İnsan; yeme içme ihtiyacını başka bir şekilde karşılayabilseydi, ruhen nasıl olurdu? Örneğin; karnımız acıktığında, müzik dinleyerek doyabilseydik ne güzel olurdu. Doğaya ve bedenimize zarar vermez, ruhen daha huzurlu olurduk.
Susadığımızda şiir okuyarak, susuzluğumuzu giderebilseydik? Güzel olmaz mıydı? Şiir okumak ve dinlemek kalbi güzelleştirir, insanı stresten uzak tutup maneviyat dergahını yerleştirir, maddiyat külliyetinden uzak tutmaz mıydı ?
Resim yaparak, tatlı ihtiyacımızı giderebilseydik ne güzel olurdu. Her şeyden önce edebiyatın konuşulduğu bir dünyada yaşasak, sanat kanunları ile dünya yönetilse, ne muazzam olurdu.

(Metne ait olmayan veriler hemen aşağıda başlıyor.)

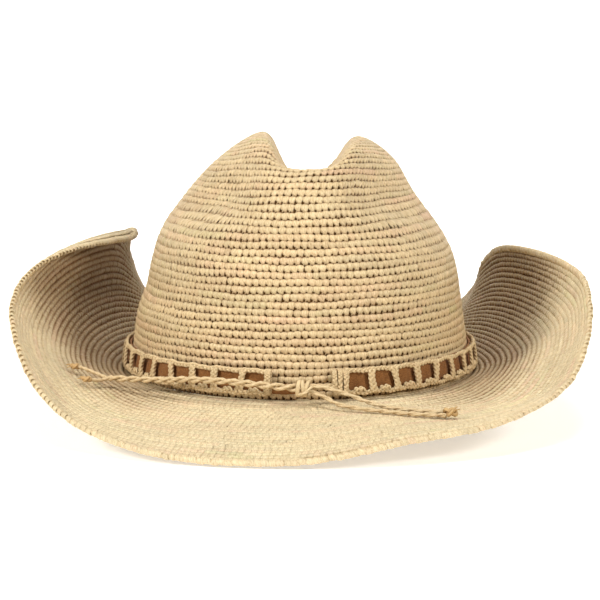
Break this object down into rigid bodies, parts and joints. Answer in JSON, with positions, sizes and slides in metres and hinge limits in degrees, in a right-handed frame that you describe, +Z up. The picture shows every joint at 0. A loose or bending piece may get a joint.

Parası çok olanın sözünü değil, bilgili olana saygı duyup onun sözünü dinleseydik, dünya bu kadar adaletsizlik olur muydu? Kanımca olmaz, dünya cennete çevrilir, cenneti duya duya yaşar, bilinmez bir cennetin özlemini arama gereği de duymazdık
Korkularımızdan, kaygılarımızdan, stresten uzak bir hayat yaşar, bu kadar çok çalışıp bu kadar mutsuz olmazdık. Ne için bu kadar meşgul olmayı, değerli olmakla karıştırıyoruz. Çince’de “meşgul” kelimesinin kalp yorgunluğu ve ölümü anlattığını bilseydik, bu kelimeyi hayatımızın merkezinde tutar mıydık…
Tanrı, insanlığı yemek ve içmekle cezalandırdı. Bu ihtiyaçlarımızı karşılamak için sürekli doğayı, hayvanları kendi neslimizi katlediyor, dünyayı yok edip, cehennemi yaratıyoruz. Oysa çok basitti. İnsan yeme içme ihtiyacını sanatla duyurabilseydi, dünya ne harika bir yer olur, insanlık da muazzamlığa erişirdi.